— Exercise requirements —
Consider the listing below. Extract exactly the lines from the line containing "side_panel_left();" to the line containing "before = set(bpy.data.objects)", both included.

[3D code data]
=-=-=

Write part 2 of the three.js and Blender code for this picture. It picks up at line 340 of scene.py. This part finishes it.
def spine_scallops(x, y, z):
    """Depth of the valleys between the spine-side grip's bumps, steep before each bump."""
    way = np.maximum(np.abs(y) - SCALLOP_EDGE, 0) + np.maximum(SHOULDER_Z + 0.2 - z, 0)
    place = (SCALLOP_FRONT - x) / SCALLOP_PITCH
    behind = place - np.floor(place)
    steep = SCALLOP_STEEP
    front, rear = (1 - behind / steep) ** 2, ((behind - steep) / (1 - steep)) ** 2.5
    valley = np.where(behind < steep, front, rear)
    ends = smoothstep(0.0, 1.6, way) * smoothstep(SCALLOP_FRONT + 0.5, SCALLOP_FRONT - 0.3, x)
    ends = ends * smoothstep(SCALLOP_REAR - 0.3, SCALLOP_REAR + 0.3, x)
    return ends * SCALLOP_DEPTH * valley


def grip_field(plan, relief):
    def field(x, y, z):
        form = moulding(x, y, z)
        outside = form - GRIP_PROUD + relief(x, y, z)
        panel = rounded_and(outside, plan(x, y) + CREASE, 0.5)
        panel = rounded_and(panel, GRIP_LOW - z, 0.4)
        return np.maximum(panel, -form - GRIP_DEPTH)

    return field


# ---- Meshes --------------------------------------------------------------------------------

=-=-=

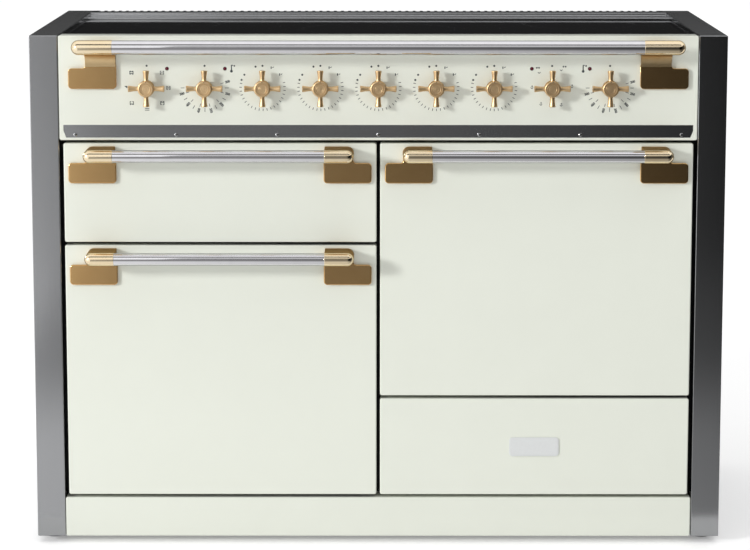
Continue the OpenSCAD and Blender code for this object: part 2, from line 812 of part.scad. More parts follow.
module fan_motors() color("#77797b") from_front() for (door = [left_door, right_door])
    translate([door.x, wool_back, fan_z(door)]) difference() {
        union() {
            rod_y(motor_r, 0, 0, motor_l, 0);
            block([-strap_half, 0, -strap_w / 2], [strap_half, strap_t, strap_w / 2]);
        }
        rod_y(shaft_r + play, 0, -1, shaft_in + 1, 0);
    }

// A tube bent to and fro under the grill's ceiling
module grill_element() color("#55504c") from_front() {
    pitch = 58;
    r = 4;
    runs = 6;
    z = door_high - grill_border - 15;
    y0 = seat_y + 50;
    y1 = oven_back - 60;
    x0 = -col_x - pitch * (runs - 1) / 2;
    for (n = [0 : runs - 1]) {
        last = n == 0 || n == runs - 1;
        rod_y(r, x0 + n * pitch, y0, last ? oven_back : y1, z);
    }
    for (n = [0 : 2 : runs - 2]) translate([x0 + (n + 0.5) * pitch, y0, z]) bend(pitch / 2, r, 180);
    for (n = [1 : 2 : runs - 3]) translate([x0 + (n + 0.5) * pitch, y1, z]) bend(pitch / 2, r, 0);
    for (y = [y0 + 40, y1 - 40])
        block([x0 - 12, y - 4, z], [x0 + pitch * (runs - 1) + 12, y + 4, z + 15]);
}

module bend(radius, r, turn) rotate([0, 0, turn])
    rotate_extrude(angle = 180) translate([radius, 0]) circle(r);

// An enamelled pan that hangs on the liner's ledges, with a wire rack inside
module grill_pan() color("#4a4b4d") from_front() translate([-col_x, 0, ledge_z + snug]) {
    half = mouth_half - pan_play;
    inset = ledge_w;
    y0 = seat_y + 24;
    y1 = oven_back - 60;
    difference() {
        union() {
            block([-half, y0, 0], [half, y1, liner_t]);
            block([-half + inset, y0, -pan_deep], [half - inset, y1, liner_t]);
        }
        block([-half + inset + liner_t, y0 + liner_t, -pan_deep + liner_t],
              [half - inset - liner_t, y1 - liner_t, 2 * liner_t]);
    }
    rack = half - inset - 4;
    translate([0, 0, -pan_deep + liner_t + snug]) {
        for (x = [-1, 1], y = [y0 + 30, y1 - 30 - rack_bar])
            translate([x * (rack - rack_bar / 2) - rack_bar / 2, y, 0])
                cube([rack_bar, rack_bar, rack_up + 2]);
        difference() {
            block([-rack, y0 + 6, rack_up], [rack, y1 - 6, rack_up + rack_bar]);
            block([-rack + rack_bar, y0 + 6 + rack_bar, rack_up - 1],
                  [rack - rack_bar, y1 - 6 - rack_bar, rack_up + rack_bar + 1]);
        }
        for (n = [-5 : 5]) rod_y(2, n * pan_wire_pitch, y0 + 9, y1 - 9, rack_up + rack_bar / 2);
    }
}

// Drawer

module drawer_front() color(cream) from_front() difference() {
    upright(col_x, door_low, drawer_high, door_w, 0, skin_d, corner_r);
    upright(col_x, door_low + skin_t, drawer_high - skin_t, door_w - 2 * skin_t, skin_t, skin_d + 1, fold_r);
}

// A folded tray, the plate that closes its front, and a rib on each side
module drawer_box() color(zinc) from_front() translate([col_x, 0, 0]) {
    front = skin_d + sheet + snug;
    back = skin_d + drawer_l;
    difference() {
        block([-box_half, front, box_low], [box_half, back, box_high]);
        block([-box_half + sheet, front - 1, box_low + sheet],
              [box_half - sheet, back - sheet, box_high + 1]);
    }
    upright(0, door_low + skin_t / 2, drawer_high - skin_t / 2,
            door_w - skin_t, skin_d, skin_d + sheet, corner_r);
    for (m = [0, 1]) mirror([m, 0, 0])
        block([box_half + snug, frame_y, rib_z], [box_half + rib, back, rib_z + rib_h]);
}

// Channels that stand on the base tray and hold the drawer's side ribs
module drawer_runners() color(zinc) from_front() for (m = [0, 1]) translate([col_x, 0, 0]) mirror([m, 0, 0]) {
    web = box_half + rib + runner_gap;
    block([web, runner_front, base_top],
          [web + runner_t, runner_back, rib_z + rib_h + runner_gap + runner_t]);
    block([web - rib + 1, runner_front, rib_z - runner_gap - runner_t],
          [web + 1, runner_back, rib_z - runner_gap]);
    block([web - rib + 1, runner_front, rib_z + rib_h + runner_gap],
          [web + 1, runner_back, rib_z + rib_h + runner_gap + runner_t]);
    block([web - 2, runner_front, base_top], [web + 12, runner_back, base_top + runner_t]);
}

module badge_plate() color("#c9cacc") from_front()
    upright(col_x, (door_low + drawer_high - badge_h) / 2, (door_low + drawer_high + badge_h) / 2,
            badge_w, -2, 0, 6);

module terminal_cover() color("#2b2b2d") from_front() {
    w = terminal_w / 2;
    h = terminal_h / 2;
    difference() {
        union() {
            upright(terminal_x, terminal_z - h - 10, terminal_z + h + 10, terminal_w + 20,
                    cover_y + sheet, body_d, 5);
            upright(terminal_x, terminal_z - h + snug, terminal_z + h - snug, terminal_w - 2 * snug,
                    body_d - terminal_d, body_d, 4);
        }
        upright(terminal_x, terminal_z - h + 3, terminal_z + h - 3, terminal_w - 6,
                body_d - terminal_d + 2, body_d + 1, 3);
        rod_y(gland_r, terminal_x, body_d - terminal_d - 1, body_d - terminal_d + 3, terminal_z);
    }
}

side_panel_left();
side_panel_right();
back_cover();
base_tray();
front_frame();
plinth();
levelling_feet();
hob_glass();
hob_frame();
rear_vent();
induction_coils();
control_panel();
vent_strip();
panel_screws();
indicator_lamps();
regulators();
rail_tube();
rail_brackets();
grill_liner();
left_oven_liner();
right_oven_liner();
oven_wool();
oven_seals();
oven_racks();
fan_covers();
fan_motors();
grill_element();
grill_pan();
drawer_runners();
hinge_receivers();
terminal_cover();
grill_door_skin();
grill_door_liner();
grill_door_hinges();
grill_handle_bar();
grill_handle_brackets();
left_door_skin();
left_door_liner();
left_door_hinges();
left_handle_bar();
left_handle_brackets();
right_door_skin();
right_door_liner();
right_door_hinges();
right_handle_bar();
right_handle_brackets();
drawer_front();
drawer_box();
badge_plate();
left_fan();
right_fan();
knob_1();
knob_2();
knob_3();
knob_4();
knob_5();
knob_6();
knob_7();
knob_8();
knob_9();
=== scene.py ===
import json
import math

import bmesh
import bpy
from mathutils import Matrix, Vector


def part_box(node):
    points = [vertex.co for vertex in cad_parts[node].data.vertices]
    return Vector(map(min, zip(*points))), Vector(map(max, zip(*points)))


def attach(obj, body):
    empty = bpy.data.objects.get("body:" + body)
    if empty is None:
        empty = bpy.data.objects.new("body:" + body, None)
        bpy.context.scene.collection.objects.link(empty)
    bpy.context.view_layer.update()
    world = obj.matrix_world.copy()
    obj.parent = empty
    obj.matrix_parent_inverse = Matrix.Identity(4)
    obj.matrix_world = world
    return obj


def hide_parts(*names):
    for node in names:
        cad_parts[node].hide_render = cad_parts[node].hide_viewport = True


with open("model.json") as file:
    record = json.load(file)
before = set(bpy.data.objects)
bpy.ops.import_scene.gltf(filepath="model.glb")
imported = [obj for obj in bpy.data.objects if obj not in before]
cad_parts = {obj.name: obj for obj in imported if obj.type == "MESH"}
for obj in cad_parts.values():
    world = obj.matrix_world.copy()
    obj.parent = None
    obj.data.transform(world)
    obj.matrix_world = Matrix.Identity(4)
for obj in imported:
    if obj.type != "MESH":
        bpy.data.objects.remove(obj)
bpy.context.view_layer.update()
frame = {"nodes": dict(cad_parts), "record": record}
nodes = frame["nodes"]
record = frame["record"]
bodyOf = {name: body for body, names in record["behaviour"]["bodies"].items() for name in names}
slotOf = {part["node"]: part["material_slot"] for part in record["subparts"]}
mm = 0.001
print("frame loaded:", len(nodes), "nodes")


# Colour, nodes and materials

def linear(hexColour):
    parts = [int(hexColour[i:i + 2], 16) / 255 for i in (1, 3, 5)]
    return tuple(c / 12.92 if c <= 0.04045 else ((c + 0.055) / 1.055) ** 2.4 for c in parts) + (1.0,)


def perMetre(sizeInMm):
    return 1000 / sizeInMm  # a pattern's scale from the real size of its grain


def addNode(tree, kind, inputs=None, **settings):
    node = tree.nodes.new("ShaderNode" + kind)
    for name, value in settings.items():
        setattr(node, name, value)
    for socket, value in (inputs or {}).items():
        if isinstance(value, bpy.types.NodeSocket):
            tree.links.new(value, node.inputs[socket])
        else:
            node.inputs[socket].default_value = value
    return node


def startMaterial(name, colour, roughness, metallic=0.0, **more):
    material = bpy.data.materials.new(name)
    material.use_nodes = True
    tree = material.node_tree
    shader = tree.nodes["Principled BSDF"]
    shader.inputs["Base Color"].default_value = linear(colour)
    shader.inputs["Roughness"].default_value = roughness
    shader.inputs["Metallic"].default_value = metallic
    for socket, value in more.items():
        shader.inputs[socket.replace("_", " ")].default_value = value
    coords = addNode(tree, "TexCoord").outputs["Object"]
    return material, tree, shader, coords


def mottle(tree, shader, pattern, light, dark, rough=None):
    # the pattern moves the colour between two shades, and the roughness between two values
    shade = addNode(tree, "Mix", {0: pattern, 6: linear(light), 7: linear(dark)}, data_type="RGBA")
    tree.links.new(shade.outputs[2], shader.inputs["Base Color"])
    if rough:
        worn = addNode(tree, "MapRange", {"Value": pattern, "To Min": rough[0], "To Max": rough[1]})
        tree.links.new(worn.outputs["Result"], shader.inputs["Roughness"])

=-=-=

— Reply —
side_panel_left();
side_panel_right();
back_cover();
base_tray();
front_frame();
plinth();
levelling_feet();
hob_glass();
hob_frame();
rear_vent();
induction_coils();
control_panel();
vent_strip();
panel_screws();
indicator_lamps();
regulators();
rail_tube();
rail_brackets();
grill_liner();
left_oven_liner();
right_oven_liner();
oven_wool();
oven_seals();
oven_racks();
fan_covers();
fan_motors();
grill_element();
grill_pan();
drawer_runners();
hinge_receivers();
terminal_cover();
grill_door_skin();
grill_door_liner();
grill_door_hinges();
grill_handle_bar();
grill_handle_brackets();
left_door_skin();
left_door_liner();
left_door_hinges();
left_handle_bar();
left_handle_brackets();
right_door_skin();
right_door_liner();
right_door_hinges();
right_handle_bar();
right_handle_brackets();
drawer_front();
drawer_box();
badge_plate();
left_fan();
right_fan();
knob_1();
knob_2();
knob_3();
knob_4();
knob_5();
knob_6();
knob_7();
knob_8();
knob_9();
=== scene.py ===
import json
import math

import bmesh
import bpy
from mathutils import Matrix, Vector


def part_box(node):
    points = [vertex.co for vertex in cad_parts[node].data.vertices]
    return Vector(map(min, zip(*points))), Vector(map(max, zip(*points)))


def attach(obj, body):
    empty = bpy.data.objects.get("body:" + body)
    if empty is None:
        empty = bpy.data.objects.new("body:" + body, None)
        bpy.context.scene.collection.objects.link(empty)
    bpy.context.view_layer.update()
    world = obj.matrix_world.copy()
    obj.parent = empty
    obj.matrix_parent_inverse = Matrix.Identity(4)
    obj.matrix_world = world
    return obj


def hide_parts(*names):
    for node in names:
        cad_parts[node].hide_render = cad_parts[node].hide_viewport = True


with open("model.json") as file:
    record = json.load(file)
before = set(bpy.data.objects)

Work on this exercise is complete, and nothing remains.